2.3.3. « Planche à bâbord ! Planche à tribord ! »

Sous la tourmente, vaille que vaille, même débordé par le mot, il semble que l’auteur reste maître à bord : il garde le cap, sachant toujours à peu près où il va. Des phares sont là, rhétoriques, culturels. L’on s’inscrit dans une histoire : celle de la littérature. Si la Bible reste une boussole de choix, il y a aussi la balise Artaud, la bouée Shakespeare, l’étoile Jarry, etc. De même, s’il y a des courants contraires (Sirènes, Circé, Charybde et Scylla, discours séduisant de Grillus, Boucot, Miss Boucot, Manès, Machine à dire voici), il en est de sympathiques : s’il y a des Parques, il y a des barques ; des rails sont là, il y a des îles et des radeaux – et c’est peut-être ainsi (la planche pouvant aussi être celle du salut) qu’il faut lire « Planche à bâbord ! Planche à tribord ! ». Bref, on sait d’où l’on vient, de qui l’on se réclame, dans quelle filiation l’on s’inscrit : la source est rabelaisienne, ludique et lumineuse : il faut s’y abreuver.
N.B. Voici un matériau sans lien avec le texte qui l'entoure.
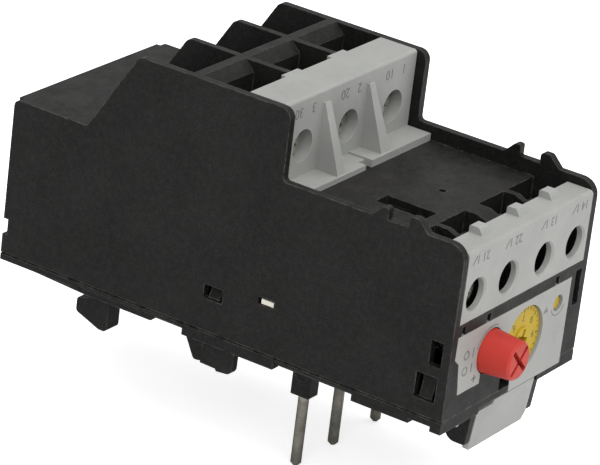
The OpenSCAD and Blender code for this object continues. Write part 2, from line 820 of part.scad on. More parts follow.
module main_screws() color(SILVER)
  for (x = pole_x)
    screw(x, cover_face + 2.2, screw_h, main_head_r, 1.8, main_shank_r - run_fit, bar_y - run_fit);

module aux_clamps() color(STEEL) for (x = aux_x) difference() {
  half_in = aux_clamp_half - aux_clamp_wall;
  block([x - aux_clamp_half, x + aux_clamp_half], aux_clamp_y, aux_clamp_h);
  block([x - half_in, x + half_in], [aux_clamp_y[0] + aux_clamp_wall, aux_clamp_y[1] - aux_clamp_wall],
    [aux_clamp_h[0] - 1, aux_clamp_h[1] + 1]);
  rod_y(x, [aux_clamp_y[0] - 1, aux_clamp_y[0] + aux_clamp_wall + 0.5], aux_h, aux_shank_r);
}

module aux_screws() color(SILVER)
  for (i = [0 : len(aux_x) - 1])
    screw(aux_x[i], aux_screw_y[i], aux_h, aux_head_r, 1.3, aux_shank_r - run_fit,
      aux_strip_y - run_fit);

// ---- trip mechanism --------------------------------------------------------------------------

module trip_slide() color(NATURAL) {
  y = [trip_y, trip_y + slide_w];
  finger_x = strip_half + finger_gap;
  block([-half_w + gap, pin_right + finger_x + finger_t], y, [slide_h, slide_h + slide_t]);
  for (x = pin_x) block([x + finger_x, x + finger_x + finger_t], y, [slide_h, finger_h]);
  // arm that pushes the compensating lever
  block([push_x - 1.4, push_x], [trip_y - 5.4, trip_y], [slide_h, slide_h + slide_t]);
  block([push_x - 1.4, push_x], [trip_y - 5.4, trip_y - 3.6], [slide_h, lever_top]);
}

module differential_slide() color(NATURAL) {
  y = [diff_y, diff_y + slide_w];
  // at the end of its travel a finger still stands clear of its bimetal
  finger_x = strip_half + finger_gap + slide_travel + 0.25;
  block([-pin_left - 6.4, pin_right + 1.3], y, [slide_h, slide_h + slide_t]);
  for (x = pin_x) block([x - finger_x - finger_t, x - finger_x], y, [slide_h, finger_h]);
}

module compensating_lever() color(BRASS) difference() {
  union() {
    rod_z(comp_x, comp_y, [slide_h, finger_h], upright_r + 1.1);
    block([push_x + 0.15, push_x + 0.95], [comp_front, trip_y - 2.4], [slide_h, lever_top]);
  }
  rod_z(comp_x, comp_y, [0, 20], upright_r + run_fit);
}

module compensating_pin() color(STEEL) rod_z(comp_x, comp_y, [2, finger_h + 0.8], upright_r);

module trip_rocker() color(RED) difference() {
  union() {
    rod_z(rocker_x, rocker_y, [6, 13.6], 2.6);
    block([rocker_x + rocker_arm[0], rocker_x + rocker_arm[1]],
      [rocker_y - rocker_half, rocker_y + rocker_half], [7, 12.6]);
    // nose that holds the closed contact
    block([rocker_x + rocker_arm[0], rocker_x + rocker_arm[0] + 1.2],
      [rocker_y, nc_y[0] - 0.05], [contact_low, 12.6]);
  }
  rod_z(rocker_x, rocker_y, [0, 20], 1 + run_fit);
}

module rocker_pin() color(STEEL) rod_z(rocker_x, rocker_y, [2, 14.4], 1);

// Spring strip of one auxiliary terminal, folded down to its contact face
module contact_strip(x, face_x, face_y) {
  strip_x = [x - aux_strip_half, x + aux_strip_half];
  strip_z = [strip_h, strip_h + aux_strip_t];
  face_t = [face_y, face_y + aux_strip_t];
  block(strip_x, [aux_strip_y, aux_strip_y + aux_strip_t], [strip_h, shelf_h + 8]);
  block(strip_x, [aux_strip_y, face_t[1]], strip_z);
  block([min(strip_x[0], face_x[0]), max(strip_x[1], face_x[1])], face_t, [lever_top + 0.6, strip_z[1]]);
  block(face_x, face_t, [contact_low, strip_z[1]]);
}

module nc_moving_contact() color(COPPER) contact_strip(aux_x[1], mirror_x(contact_x), nc_y[0]);
module nc_fixed_contact() color(COPPER) contact_strip(aux_x[0], mirror_x(contact_x), nc_y[1]);
module no_moving_contact() color(COPPER) contact_strip(aux_x[2], contact_x, no_y[0]);
module no_fixed_contact() color(COPPER) contact_strip(aux_x[3], contact_x, no_y[1]);

// Silver rivets: the closed pair touches, the open pair stands apart
module contact_rivets() color(SILVER) {
  x = (contact_x[0] + contact_x[1]) / 2;
  nc_mid = (nc_y[0] + aux_strip_t + nc_y[1]) / 2;
  rod_y(-x, [nc_y[0] + aux_strip_t, nc_mid], rivet_h, rivet_r);
  rod_y(-x, [nc_mid, nc_y[1]], rivet_h, rivet_r);
  rod_y(x, [no_y[0] + aux_strip_t, no_y[0] + aux_strip_t + rivet_t], rivet_h, rivet_r);
  rod_y(x, [no_y[1] - rivet_t, no_y[1]], rivet_h, rivet_r);
}

housing();
base_plate();
main_terminal_cover();
aux_terminal_cover();
front_label();
reset_plunger();
reset_knob();
reset_spring();
current_dial();
adjusting_lever();
adjusting_pin();
test_pin();
test_spring();
latch_flap();
latch_pin();
latch_spring();
contact_pin(0);  // contact_pin_1
contact_pin(1);  // contact_pin_2
contact_pin(2);  // contact_pin_3
bimetal(0);  // bimetal_1
bimetal(1);  // bimetal_2
bimetal(2);  // bimetal_3
heater(0);  // heater_1
heater(1);  // heater_2
heater(2);  // heater_3
busbar(0);  // busbar_1
busbar(1);  // busbar_2
busbar(2);  // busbar_3
bimetal_carrier();
main_clamps();
main_screws();
aux_clamps();
aux_screws();
trip_slide();
differential_slide();
compensating_lever();
compensating_pin();
trip_rocker();
rocker_pin();
nc_fixed_contact();
nc_moving_contact();
no_moving_contact();
no_fixed_contact();
contact_rivets();
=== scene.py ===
# %% [markdown]
# # A plug-in thermal overload relay
# The relay protects a motor: three heated bimetal strips sense its current and trip a small switch.
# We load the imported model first. It holds every part at its true place, so nothing is moved here.
# What this script adds is the look of each material, the printed marks, the light and the camera.

# %% Load the model
import json
import math

import bmesh
import bpy
from mathutils import Matrix, Vector


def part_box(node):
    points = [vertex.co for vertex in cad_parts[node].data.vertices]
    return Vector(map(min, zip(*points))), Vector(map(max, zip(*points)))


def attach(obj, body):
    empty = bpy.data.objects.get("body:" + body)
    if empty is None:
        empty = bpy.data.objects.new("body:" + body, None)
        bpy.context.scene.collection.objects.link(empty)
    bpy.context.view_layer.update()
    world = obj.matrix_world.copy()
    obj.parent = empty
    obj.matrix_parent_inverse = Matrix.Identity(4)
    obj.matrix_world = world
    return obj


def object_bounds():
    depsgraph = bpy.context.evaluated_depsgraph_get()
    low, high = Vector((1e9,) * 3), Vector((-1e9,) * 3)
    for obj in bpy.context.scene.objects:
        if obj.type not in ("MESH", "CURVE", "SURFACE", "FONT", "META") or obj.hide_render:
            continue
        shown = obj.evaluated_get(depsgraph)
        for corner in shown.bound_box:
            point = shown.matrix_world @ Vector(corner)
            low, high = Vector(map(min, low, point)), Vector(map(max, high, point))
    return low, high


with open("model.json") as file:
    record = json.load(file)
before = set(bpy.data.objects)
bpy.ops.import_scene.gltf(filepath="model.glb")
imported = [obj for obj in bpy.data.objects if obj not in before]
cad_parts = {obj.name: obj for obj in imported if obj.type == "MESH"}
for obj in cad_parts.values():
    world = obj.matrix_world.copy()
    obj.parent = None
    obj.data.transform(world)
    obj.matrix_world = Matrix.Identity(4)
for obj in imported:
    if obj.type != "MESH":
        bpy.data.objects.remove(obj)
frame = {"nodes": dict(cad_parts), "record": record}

cad_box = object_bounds()
nodes = frame["nodes"]
MM = 0.001

# %% [markdown]
# Printed marks and lights need places on the relay. They are read from the parts themselves, so they
# follow the model.

# %% Places read from the parts
label_low = Vector(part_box("front_label")[0])
knob_low, knob_high = (Vector(v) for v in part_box("reset_knob"))
dial_low, dial_high = (Vector(v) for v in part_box("current_dial"))
test_low, test_high = (Vector(v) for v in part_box("test_pin"))
cover_low, cover_high = (Vector(v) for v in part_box("main_terminal_cover"))
aux_low, aux_high = (Vector(v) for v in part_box("aux_terminal_cover"))
body_low, body_high = (Vector(v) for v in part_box("housing"))
knob_centre = (knob_low + knob_high) / 2
dial_centre = (dial_low + dial_high) / 2
test_centre = (test_low + test_high) / 2
print("case is", [round(v / MM, 1) for v in body_high - body_low], "mm")

# %% [markdown]
# ## Node groups
# The plastics share three effects: the fine grain of the mould, edges rubbed paler by handling, and a
# little dust on faces that look up, which on the black case also paints a paler sheen. Each is a node
# group, built once and set differently by each material. A group only puts out masks and heights, and
# the shader stays in the material.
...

En somme, si le vent qui souffle est celui de la parole, des voiles sont là pour orienter et diriger le bateau. Même à fond de cale (comme dans Je suis), le Capitaine Novarina, favorisé par Eole, a toujours su, tel Ulysse, hisser la grand-voile et repartir de plus belle (en enchaînant avec La Chair de l’homme, par exemple). Pour le passager (lecteur ou spectateur), l’embarquement est immédiat : pas de Ferry pour une autre fois, nul mal de mer qui tienne, on monte à bord ou on reste à terre : pas de juste milieu ; ici, des expressions énergiques de dureté martiale comme "Engagez-vous, rengagez-vous !", "Souquez ferme !", "Exécution !" (voire "C’est pas La Croisière s’amuse, ici !") pourraient rendre compte de la violence avec laquelle s’effectuent l’embarquement et le sacrifice comique, un peu comme une voix intérieure qui nous signifierait qu’il faut ramer, trimer, souquer, écoper, etc. On a signé, c’est pour souffrir (et les acteurs en disent autant).

On aura bien sûr compris le sens de cette absurde mini-description, peut-être un peu célinienne sur les bords – mais sans les points de suspension – de tempête dans les zones de Broca : celui d’illustrer l’idée que lire du Novarina, « c’est une navigation très épuisante » ; épuisante certes mais le combat vaut le coup car lorsqu’on boit la tasse, c’est peut-être pour suivre le conseil de Rabelais : « Trinch ! ».